The process is now disjointed and haphazard within the DIBP.

First, 457 applications now go through initial division will have one case officer look at it and send a request for further information whenever they are not satisfied.   The requested documents and extra information are then attached online by the RMA.

The application then moves back to the queue and is then allocated to a different case officer who will then make a decision on the information in front of them.  The trend now is that the second case officer makes the decision without asking for any additional information.

The following is a typical example of the disjointed assessment process:

The first case officer asks for extra documents A C and F.

The second case officer refuses the application because B, D and E do not satisfy them.

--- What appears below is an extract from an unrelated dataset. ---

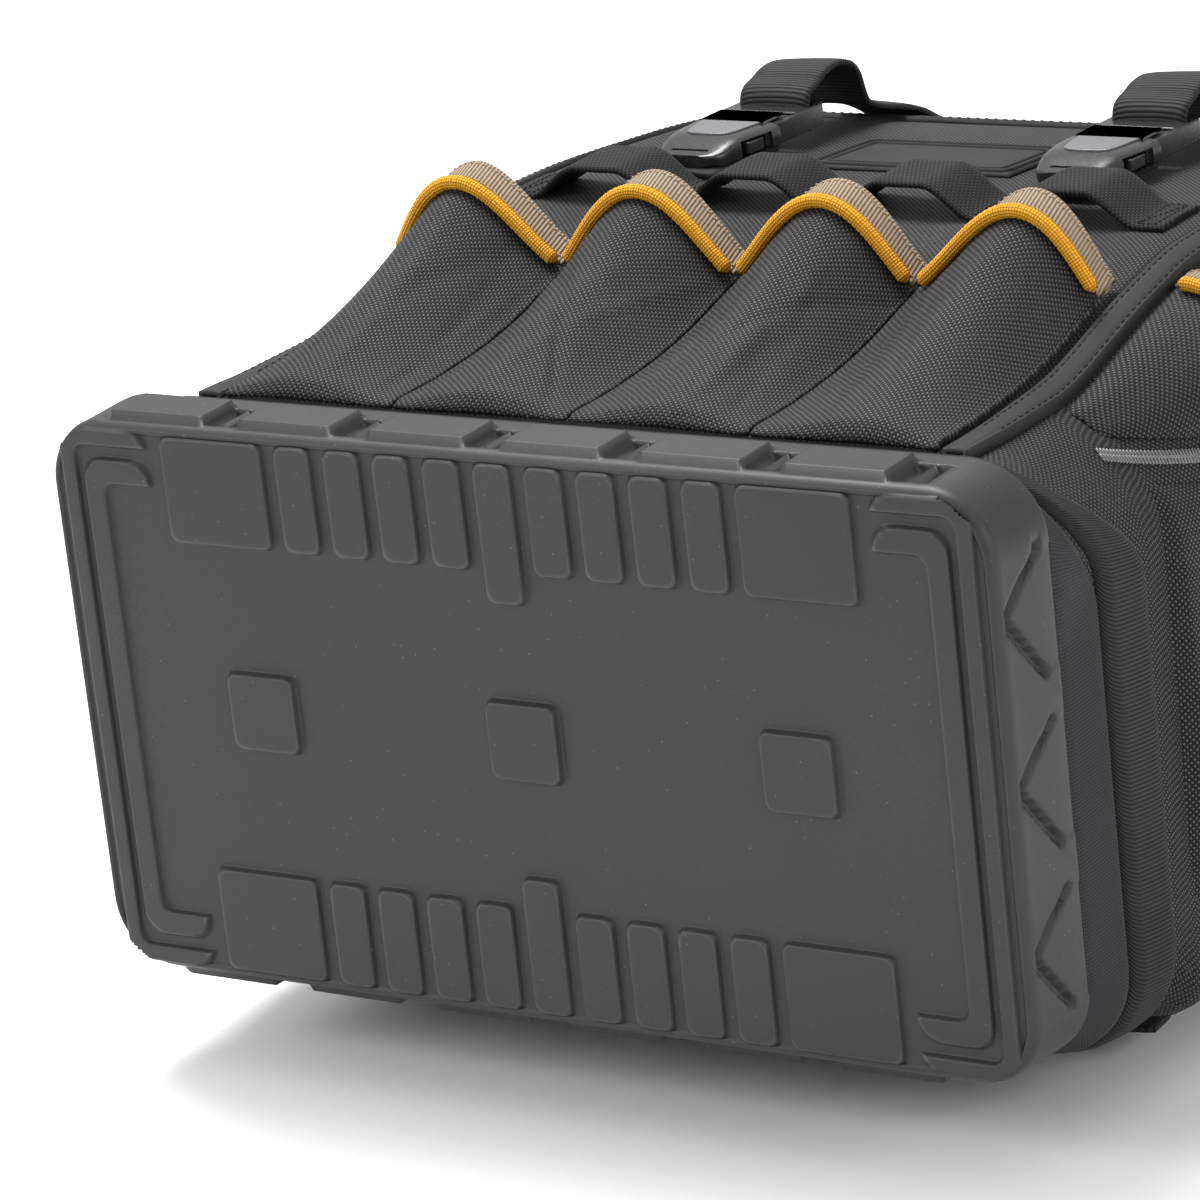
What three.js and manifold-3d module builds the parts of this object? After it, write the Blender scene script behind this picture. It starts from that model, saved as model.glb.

The fact that the first case officer did not ask for B, D and E along with their request for A, C and F deprives the sponsor / applicant of the opportunity to provide what is actually needed.  The second case officer requests nothing and therefore deprives the sponsor / applicant of chance to have their application/s fairly assessed.

I call this ‘case officers working in silos’.

DIBP case officers refusing cases like street rangers fine cars

DIBP are now acting like street rangers who must book and fine a target number of cars per day.  The more you fine the more rewarded you are.

The greater scrutiny of 457 visa applications is leading to a fall in grants.  Red tape has gone mad, with 457 applications even voided because of typos and spelling errors.

DIBP decisions are hypocritical

It is interesting to note that a full time ‘Case Assessor – ICT skills assessment’ position at the Australian Computer Society in Sydney city (non-regional) is being advertised on SEEK.com at $45,000.  If that is not a kick in the teeth then what is?  I rest my case.

My crystal ball prediction

If this continues, people desperate to stay will have no other option but to become unlawful because it is all too hard.  Either that or other subclasses of visa will be rorted so that they can stay in Australia.  No wonder 62,000 foreigners are now living in Australia without any visas.